5. Trying To Implement A One-Size-Fits-All Strategy

This is a fatal mistake too many organizations make in order to cut costs. Each individual employee in your organization has different needs and work responsibilities that your online training must accommodate. Trying to supply all your employees with the same, or similar type of eLearning course will accomplish nothing. It will render your whole corporate eLearning program a failure. The whole point of an eLearning program is to be able to deliver targeted training content to every member of your team. There are eLearning strategies such as adaptive learning, which you can implement to ensure that each employee gets personalized learning through your eLearning program.

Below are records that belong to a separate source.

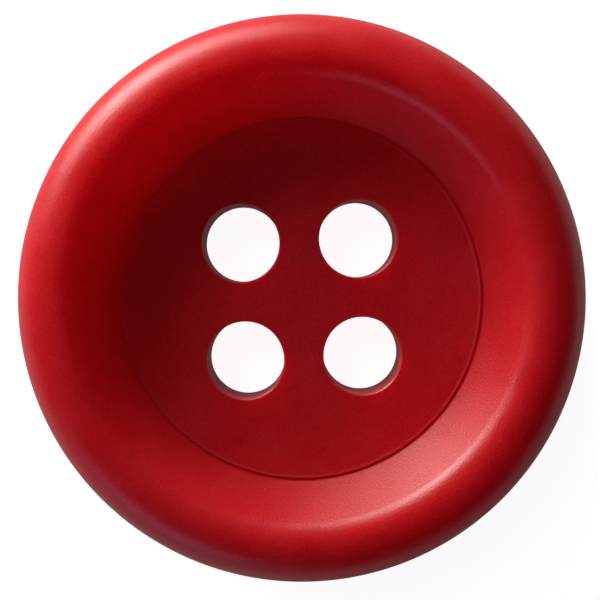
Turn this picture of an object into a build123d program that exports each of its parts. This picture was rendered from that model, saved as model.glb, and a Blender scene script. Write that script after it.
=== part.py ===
"""A round sew-through button, face up: dished face, rolled rim and four thread holes.

The section is turned about +Z, and the flat back lies on z = 0. Lengths are in mm, angles in degrees.
"""

import os
from math import asin, atan2, cos, degrees, hypot, radians, sin, tan

from build123d import *

DIAMETER = 20.32  # 32 ligne
HEIGHT = 3.93  # back to the crest of the rim
WEB = 2.00  # back to the floor of the dish
RIM_WIDTH = 3.53  # outside of the rim to the edge of the floor
CREST_INSET = 1.62  # outside of the rim to its crest, and the rounding between them
CREST_RADIUS = 1.00  # rounding from the crest down to the dish wall
GROOVE_WIDTH = 0.12  # turned groove round the floor, at the foot of the dish wall
GROOVE_DEPTH = 0.05
LIP_WIDTH = 0.12  # low lip that the groove has on its floor side
LIP_HEIGHT = 0.02
HOLE_DIAMETER = 2.82
HOLE_SPACING = 4.26  # side of the square that the holes stand on
HOLE_EDGE = 0.05  # broken edge at the mouths of the holes, front and back

OUTER = DIAMETER / 2
CREST = OUTER - CREST_INSET
FLOOR = OUTER - RIM_WIDTH
WIDEST_Z = HEIGHT - CREST_INSET
CREST_CENTRE_Z = HEIGHT - CREST_RADIUS


def on_circle(x, z, radius, angle):
    """The point of a circle round (x, z) at this angle from its top, positive outward."""
    return (x + radius * sin(radians(angle)), z + radius * cos(radians(angle)))


def wall_slope():
    """Slope of the straight dish wall, which rises from the edge of the floor to touch the crest."""
    across = CREST - FLOOR
    up = CREST_CENTRE_Z - WEB
    return degrees(atan2(up, across) + asin(CREST_RADIUS / hypot(across, up)))


def dish_line():
    """Points of the section from the top of the dish wall, over groove and lip, to the axis."""
    slope = wall_slope()
    groove_z = WEB - GROOVE_DEPTH
    groove_inner = FLOOR - GROOVE_WIDTH
    return [
        on_circle(CREST, CREST_CENTRE_Z, CREST_RADIUS, -slope),
        (FLOOR - GROOVE_DEPTH / tan(radians(slope)), groove_z),
        (groove_inner, groove_z),
        (groove_inner, WEB + LIP_HEIGHT),
        (groove_inner - LIP_WIDTH, WEB),
        (0, WEB),
    ]


def section():
    """Half of the section, on the XZ plane: the back, the round outside, the crest and the dish."""
    back_edge = (OUTER - WIDEST_Z, 0)
    widest = (OUTER, WIDEST_Z)
    crest = (CREST, HEIGHT)
    dish = dish_line()
    with BuildSketch(Plane.XZ) as half:
        with BuildLine():
            Line((0, 0), back_edge)
            ThreePointArc(back_edge, on_circle(back_edge[0], WIDEST_Z, WIDEST_Z, 135), widest)
            ThreePointArc(widest, on_circle(CREST, WIDEST_Z, CREST_INSET, 45), crest)
            halfway = -wall_slope() / 2
            ThreePointArc(crest, on_circle(CREST, CREST_CENTRE_Z, CREST_RADIUS, halfway), dish[0])
            Polyline(*dish, (0, 0))
        make_face()
    return half.sketch


def button():
    """The turned body with its four holes and their broken edges."""
    with BuildPart() as body:
        add(section())
        revolve(axis=Axis.Z)
        with GridLocations(HOLE_SPACING, HOLE_SPACING, 2, 2):
            Hole(HOLE_DIAMETER / 2)
        circles = body.edges().filter_by(GeomType.CIRCLE)
        mouths = [e for e in circles if abs(e.radius - HOLE_DIAMETER / 2) < 1e-6]
        chamfer(mouths, HOLE_EDGE)
    return body.part


os.makedirs("parts", exist_ok=True)
export_step(button(), "parts/button.step")
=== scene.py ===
"""Looks of a round sew-through button: its rim, dish and thread holes as one fine mesh, in satin red plastic.

The section is the CAD part's, in mm and degrees. Everything that Blender gets is in metres.
"""

from math import asin, atan2, cos, degrees, hypot, pi, radians, sin, tan

import bmesh
import bpy
from mathutils import Matrix, Vector


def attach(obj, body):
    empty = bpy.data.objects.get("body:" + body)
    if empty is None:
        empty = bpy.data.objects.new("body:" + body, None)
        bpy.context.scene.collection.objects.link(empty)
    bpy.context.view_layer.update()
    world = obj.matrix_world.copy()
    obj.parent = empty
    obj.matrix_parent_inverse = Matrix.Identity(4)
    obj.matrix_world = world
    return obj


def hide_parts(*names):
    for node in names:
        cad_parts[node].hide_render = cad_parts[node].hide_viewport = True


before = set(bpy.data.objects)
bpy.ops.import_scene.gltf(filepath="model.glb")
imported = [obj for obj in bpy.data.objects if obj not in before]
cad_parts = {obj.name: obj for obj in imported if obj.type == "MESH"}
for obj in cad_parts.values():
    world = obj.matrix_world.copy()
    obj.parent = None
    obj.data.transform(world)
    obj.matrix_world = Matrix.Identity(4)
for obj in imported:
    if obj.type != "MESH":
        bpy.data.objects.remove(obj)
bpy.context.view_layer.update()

MM = 0.001

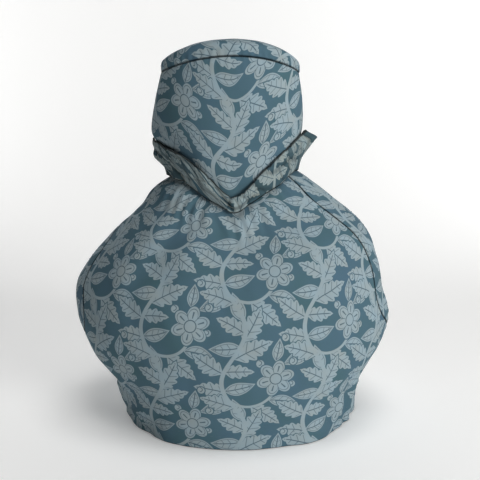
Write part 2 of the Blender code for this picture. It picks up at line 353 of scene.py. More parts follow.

6. Using Traditional Training Content In eLearning

That, unfortunately, is not how eLearning works. You can’t just copy and paste content being used in traditional training methods to an eLearning module and expect everything to go fine and dandy. eLearning employs the use of images, videos, interactivities, infographics, game-dynamics as well as countless other design strategies to ensure that learners stay engaged throughout the course. Even if you’re importing content from traditional training, make sure that is supplicated with the above-mentioned design strategies and is broken into easily digestible chunks. Create short, 5-minute modules to engage learners and increase their retention. This eLearning strategy is known as microlearning.